#### What you have to do:
Select the lines of the records containing the word "parts" and list them.

#### Recorded information:
+-------+

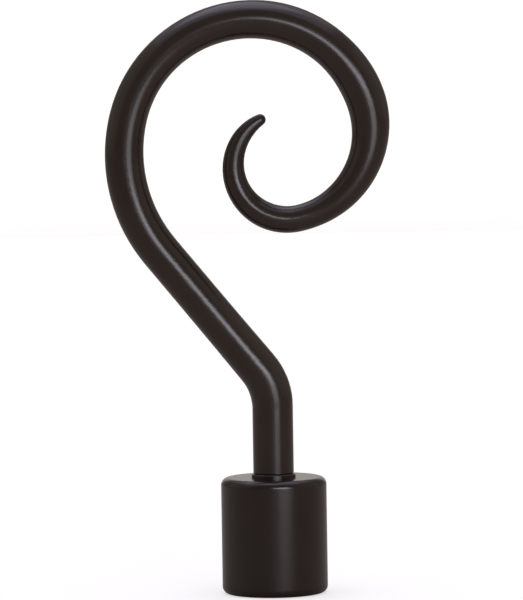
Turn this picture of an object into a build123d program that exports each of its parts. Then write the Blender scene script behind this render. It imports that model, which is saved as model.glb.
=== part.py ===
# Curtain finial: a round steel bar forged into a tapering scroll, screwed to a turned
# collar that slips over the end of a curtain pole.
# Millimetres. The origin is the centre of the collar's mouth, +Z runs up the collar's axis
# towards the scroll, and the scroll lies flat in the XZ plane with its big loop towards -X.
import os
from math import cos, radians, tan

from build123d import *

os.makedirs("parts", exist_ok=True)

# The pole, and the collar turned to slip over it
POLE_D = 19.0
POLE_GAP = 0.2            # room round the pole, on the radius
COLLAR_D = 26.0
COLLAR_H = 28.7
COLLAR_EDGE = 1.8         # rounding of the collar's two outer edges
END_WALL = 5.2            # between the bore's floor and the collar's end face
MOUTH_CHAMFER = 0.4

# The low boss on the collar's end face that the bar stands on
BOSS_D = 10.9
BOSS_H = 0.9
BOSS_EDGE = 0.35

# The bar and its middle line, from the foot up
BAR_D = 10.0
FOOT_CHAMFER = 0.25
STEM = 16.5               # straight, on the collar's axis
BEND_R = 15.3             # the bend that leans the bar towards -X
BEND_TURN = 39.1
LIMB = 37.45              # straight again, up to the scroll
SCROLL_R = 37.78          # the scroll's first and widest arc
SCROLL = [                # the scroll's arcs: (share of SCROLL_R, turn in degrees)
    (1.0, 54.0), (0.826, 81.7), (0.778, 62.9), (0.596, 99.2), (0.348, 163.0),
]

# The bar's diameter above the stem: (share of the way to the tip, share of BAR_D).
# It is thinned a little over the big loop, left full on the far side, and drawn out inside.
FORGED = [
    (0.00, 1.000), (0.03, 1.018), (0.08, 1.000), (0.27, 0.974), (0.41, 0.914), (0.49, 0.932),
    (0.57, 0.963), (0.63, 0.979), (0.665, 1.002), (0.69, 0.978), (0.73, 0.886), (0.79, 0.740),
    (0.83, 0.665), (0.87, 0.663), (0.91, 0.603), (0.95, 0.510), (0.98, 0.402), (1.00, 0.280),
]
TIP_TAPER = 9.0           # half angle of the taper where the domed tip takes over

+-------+

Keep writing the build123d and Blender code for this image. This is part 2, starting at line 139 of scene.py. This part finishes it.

+-------+

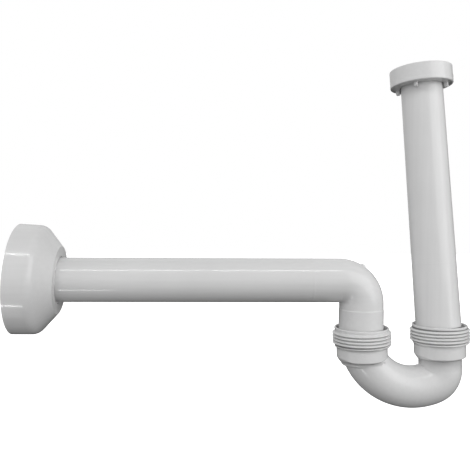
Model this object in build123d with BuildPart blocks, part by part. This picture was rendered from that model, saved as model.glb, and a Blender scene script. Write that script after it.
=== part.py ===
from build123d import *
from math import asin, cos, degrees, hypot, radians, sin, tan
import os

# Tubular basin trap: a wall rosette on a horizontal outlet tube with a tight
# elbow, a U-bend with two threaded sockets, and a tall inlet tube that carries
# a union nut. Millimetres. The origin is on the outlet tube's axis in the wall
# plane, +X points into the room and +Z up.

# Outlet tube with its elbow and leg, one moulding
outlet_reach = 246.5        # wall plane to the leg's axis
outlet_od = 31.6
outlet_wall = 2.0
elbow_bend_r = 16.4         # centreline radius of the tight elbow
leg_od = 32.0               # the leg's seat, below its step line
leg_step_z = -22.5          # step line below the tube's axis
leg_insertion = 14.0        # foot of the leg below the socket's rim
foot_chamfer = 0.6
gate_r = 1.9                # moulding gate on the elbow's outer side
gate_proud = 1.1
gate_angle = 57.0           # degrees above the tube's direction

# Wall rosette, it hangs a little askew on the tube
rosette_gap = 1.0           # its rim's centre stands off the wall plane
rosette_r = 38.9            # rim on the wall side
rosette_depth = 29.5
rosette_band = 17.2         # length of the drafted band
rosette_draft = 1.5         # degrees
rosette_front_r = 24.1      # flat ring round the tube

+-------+

#### Output for this exercise:
Turn this picture of an object into a build123d program that exports each of its parts. Then write the Blender scene script behind this render. It imports that model, which is saved as model.glb.
os.makedirs("parts", exist_ok=True)